**Rows from a 3D modeling dataset:**

☆ ☆ ☆ ☆

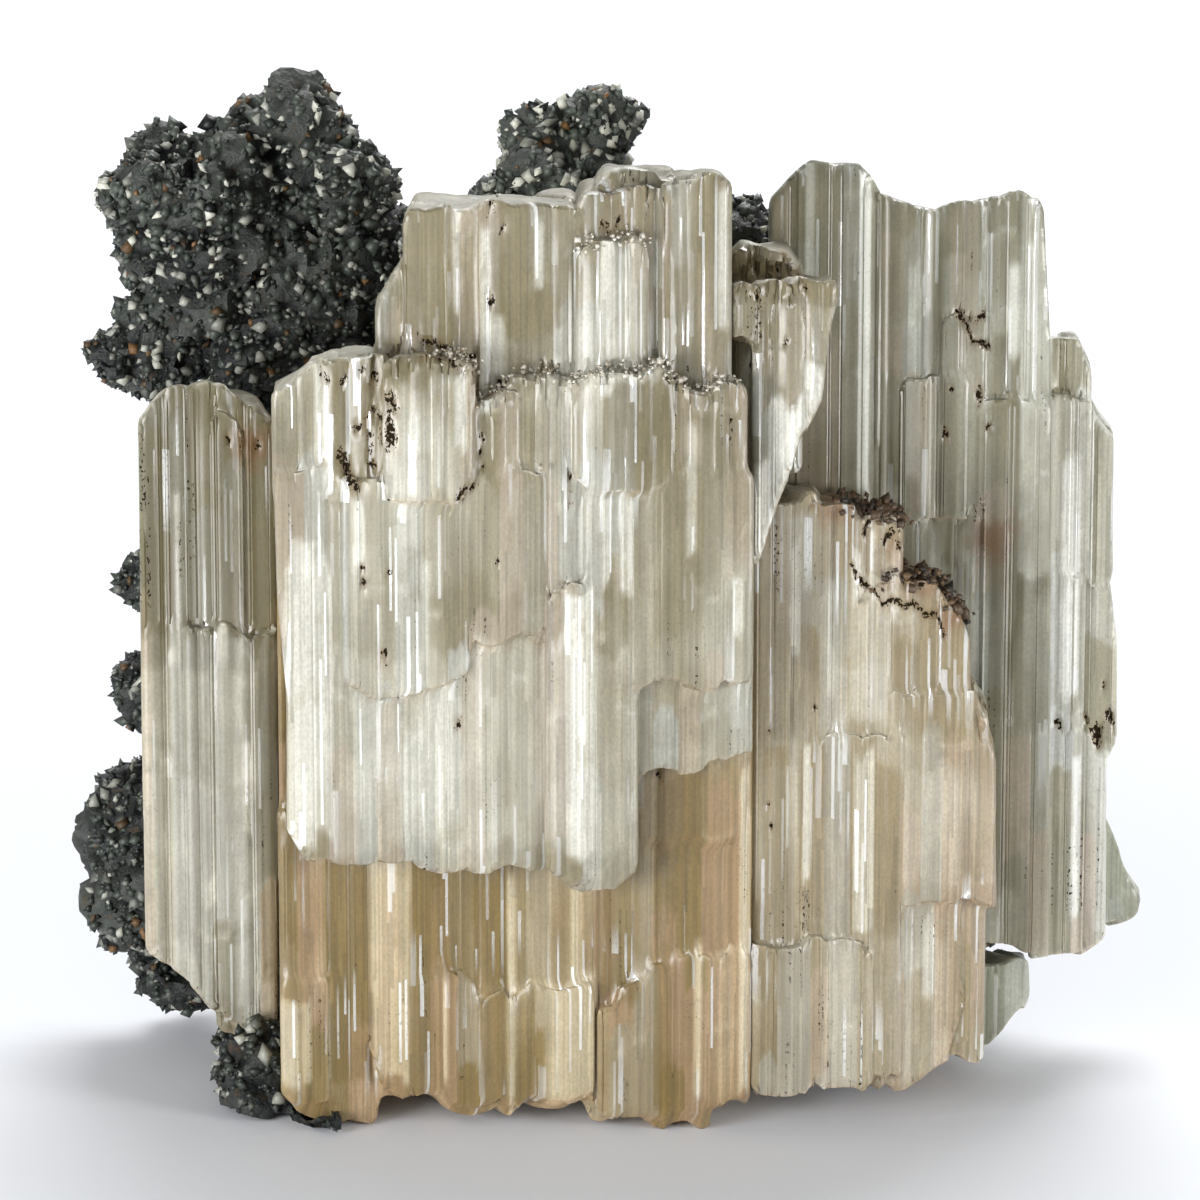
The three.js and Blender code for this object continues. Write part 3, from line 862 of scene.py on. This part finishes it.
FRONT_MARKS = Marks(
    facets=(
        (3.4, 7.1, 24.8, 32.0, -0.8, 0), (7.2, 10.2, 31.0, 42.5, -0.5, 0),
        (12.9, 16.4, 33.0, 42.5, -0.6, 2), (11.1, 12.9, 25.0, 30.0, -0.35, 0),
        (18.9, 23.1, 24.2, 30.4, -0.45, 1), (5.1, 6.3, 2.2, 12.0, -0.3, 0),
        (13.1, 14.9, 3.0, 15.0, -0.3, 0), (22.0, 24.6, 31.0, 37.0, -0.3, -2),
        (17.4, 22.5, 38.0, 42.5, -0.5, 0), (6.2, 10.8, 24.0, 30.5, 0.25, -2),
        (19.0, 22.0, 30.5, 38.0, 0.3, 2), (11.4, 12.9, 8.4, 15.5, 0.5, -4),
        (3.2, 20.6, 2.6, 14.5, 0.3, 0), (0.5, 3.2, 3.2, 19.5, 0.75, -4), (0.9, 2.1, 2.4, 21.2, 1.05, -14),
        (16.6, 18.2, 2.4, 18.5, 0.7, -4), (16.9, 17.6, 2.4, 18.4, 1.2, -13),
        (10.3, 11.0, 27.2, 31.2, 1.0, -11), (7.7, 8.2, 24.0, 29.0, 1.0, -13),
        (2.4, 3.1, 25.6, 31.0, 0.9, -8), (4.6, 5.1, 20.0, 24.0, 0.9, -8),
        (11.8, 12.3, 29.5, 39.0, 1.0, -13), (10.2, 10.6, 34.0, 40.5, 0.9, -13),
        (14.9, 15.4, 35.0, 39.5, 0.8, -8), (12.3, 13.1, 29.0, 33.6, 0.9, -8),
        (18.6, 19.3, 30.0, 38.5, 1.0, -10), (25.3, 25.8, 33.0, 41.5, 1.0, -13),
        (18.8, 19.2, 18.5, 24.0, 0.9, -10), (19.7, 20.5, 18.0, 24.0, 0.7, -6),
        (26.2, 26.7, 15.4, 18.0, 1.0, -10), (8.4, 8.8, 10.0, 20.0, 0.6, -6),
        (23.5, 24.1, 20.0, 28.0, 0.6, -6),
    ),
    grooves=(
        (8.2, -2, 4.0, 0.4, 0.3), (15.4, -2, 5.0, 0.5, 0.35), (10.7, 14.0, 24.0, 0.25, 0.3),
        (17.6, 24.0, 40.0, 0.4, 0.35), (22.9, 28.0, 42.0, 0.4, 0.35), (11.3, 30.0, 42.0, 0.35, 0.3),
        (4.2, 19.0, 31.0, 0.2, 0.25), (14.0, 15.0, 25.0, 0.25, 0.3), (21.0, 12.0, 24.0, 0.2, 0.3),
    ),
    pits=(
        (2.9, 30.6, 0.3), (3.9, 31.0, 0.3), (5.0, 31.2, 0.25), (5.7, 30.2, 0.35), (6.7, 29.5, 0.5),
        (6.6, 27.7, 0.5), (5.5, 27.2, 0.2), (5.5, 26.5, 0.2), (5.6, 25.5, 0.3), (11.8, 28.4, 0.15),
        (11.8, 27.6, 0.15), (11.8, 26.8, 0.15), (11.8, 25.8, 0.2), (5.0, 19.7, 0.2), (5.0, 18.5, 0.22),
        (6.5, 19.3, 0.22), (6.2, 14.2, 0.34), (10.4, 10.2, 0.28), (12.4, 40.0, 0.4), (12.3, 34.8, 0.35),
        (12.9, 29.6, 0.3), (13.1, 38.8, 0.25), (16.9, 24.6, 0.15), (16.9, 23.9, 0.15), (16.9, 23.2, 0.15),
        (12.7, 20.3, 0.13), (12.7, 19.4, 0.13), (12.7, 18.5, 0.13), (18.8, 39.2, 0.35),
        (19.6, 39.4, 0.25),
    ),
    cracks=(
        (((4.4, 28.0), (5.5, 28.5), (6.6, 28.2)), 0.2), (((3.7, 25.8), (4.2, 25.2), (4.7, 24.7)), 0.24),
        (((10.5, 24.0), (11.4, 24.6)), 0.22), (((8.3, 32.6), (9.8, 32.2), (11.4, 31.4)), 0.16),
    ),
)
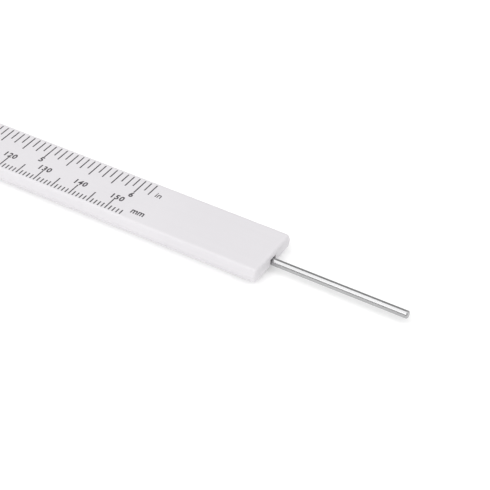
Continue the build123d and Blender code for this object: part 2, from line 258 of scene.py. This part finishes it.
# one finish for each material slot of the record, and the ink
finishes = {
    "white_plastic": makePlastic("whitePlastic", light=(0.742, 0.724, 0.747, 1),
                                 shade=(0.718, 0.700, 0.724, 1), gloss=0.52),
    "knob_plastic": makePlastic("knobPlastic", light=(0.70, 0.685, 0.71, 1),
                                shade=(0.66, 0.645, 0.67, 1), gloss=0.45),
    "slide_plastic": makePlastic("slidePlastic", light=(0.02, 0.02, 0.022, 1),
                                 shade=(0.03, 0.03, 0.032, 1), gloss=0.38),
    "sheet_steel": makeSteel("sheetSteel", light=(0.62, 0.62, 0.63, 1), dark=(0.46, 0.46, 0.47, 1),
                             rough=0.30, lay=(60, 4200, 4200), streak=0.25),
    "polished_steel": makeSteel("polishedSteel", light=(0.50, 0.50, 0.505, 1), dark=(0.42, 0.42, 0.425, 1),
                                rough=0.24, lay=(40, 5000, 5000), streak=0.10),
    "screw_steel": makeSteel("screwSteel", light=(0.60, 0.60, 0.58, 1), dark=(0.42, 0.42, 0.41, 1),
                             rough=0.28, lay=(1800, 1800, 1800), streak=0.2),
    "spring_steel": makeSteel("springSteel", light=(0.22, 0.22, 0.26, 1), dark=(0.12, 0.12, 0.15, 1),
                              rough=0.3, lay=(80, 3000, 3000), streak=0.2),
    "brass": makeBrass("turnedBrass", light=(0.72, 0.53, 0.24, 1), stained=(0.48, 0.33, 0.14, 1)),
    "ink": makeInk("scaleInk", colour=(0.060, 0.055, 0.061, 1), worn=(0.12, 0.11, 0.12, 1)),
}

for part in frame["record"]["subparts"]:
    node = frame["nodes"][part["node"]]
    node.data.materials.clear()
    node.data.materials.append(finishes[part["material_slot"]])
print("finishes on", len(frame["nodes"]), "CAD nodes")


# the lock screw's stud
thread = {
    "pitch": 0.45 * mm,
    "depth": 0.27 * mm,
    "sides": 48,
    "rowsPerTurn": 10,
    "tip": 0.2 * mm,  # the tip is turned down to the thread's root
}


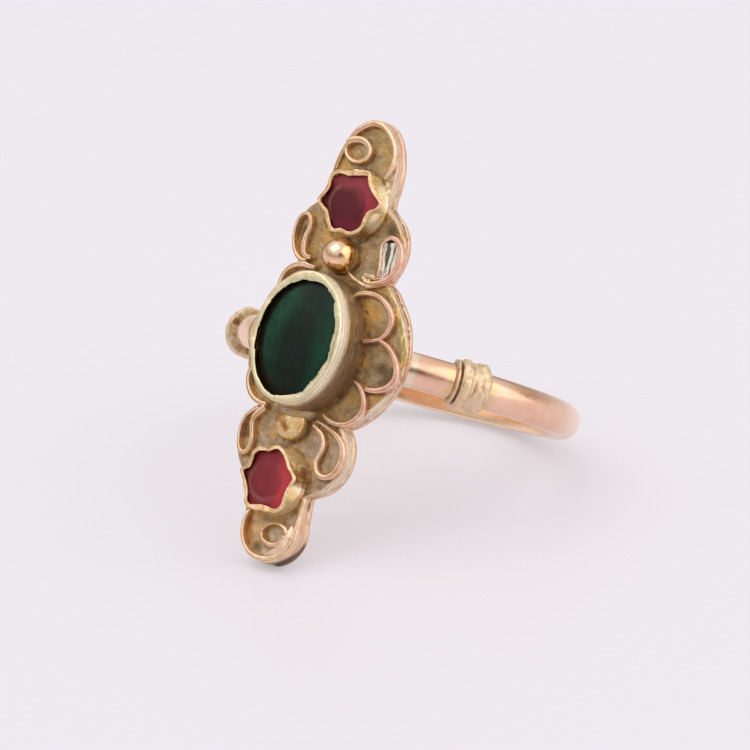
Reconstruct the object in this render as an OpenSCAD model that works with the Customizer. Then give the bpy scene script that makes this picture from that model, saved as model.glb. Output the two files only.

☆ ☆ ☆ ☆

**PROBLEM REQUIREMENTS:** The answer is the number of lines in the preceding material that hold "part"; write that number and nothing else.

**TASK RESULT:** 5